Task objective: Every entry needs to be printed exactly, please.
++++ Records to use
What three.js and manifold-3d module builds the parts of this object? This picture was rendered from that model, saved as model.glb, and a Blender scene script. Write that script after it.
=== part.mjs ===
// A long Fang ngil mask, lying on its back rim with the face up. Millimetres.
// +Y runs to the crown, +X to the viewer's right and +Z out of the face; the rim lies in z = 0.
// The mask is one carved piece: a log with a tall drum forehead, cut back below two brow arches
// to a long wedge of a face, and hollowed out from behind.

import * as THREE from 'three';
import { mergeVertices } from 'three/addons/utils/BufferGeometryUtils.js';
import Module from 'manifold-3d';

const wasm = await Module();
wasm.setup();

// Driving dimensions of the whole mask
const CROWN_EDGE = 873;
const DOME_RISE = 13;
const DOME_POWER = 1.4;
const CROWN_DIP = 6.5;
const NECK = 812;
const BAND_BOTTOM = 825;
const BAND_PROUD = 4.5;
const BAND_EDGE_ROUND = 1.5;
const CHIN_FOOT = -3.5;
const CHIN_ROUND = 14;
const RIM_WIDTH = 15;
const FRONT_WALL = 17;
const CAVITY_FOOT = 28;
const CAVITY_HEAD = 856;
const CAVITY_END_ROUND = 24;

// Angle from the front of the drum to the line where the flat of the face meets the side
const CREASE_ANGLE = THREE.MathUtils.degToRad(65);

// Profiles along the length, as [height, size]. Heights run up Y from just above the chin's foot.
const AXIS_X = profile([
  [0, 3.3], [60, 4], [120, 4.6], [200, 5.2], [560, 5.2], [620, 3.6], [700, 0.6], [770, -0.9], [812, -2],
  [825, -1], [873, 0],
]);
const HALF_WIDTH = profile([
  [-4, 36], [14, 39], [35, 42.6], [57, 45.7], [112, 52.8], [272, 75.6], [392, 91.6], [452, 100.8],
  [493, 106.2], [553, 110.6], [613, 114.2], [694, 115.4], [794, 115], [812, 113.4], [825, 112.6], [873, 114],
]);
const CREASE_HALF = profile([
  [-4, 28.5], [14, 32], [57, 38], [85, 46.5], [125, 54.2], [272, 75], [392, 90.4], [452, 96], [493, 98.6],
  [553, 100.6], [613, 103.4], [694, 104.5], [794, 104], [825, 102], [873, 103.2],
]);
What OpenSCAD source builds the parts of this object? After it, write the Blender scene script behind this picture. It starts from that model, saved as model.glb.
++++++++
Completed exercise:
What three.js and manifold-3d module builds the parts of this object? This picture was rendered from that model, saved as model.glb, and a Blender scene script. Write that script after it.
=== part.mjs ===
// A long Fang ngil mask, lying on its back rim with the face up. Millimetres.
// +Y runs to the crown, +X to the viewer's right and +Z out of the face; the rim lies in z = 0.
// The mask is one carved piece: a log with a tall drum forehead, cut back below two brow arches
// to a long wedge of a face, and hollowed out from behind.

import * as THREE from 'three';
import { mergeVertices } from 'three/addons/utils/BufferGeometryUtils.js';
import Module from 'manifold-3d';

const wasm = await Module();
wasm.setup();

// Driving dimensions of the whole mask
const CROWN_EDGE = 873;
const DOME_RISE = 13;
const DOME_POWER = 1.4;
const CROWN_DIP = 6.5;
const NECK = 812;
const BAND_BOTTOM = 825;
const BAND_PROUD = 4.5;
const BAND_EDGE_ROUND = 1.5;
const CHIN_FOOT = -3.5;
const CHIN_ROUND = 14;
const RIM_WIDTH = 15;
const FRONT_WALL = 17;
const CAVITY_FOOT = 28;
const CAVITY_HEAD = 856;
const CAVITY_END_ROUND = 24;

// Angle from the front of the drum to the line where the flat of the face meets the side
const CREASE_ANGLE = THREE.MathUtils.degToRad(65);

// Profiles along the length, as [height, size]. Heights run up Y from just above the chin's foot.
const AXIS_X = profile([
  [0, 3.3], [60, 4], [120, 4.6], [200, 5.2], [560, 5.2], [620, 3.6], [700, 0.6], [770, -0.9], [812, -2],
  [825, -1], [873, 0],
]);
const HALF_WIDTH = profile([
  [-4, 36], [14, 39], [35, 42.6], [57, 45.7], [112, 52.8], [272, 75.6], [392, 91.6], [452, 100.8],
  [493, 106.2], [553, 110.6], [613, 114.2], [694, 115.4], [794, 115], [812, 113.4], [825, 112.6], [873, 114],
]);
const CREASE_HALF = profile([
  [-4, 28.5], [14, 32], [57, 38], [85, 46.5], [125, 54.2], [272, 75], [392, 90.4], [452, 96], [493, 98.6],
  [553, 100.6], [613, 103.4], [694, 104.5], [794, 104], [825, 102], [873, 103.2],
]);
What OpenSCAD source builds the parts of this object? After it, write the Blender scene script behind this picture. It starts from that model, saved as model.glb.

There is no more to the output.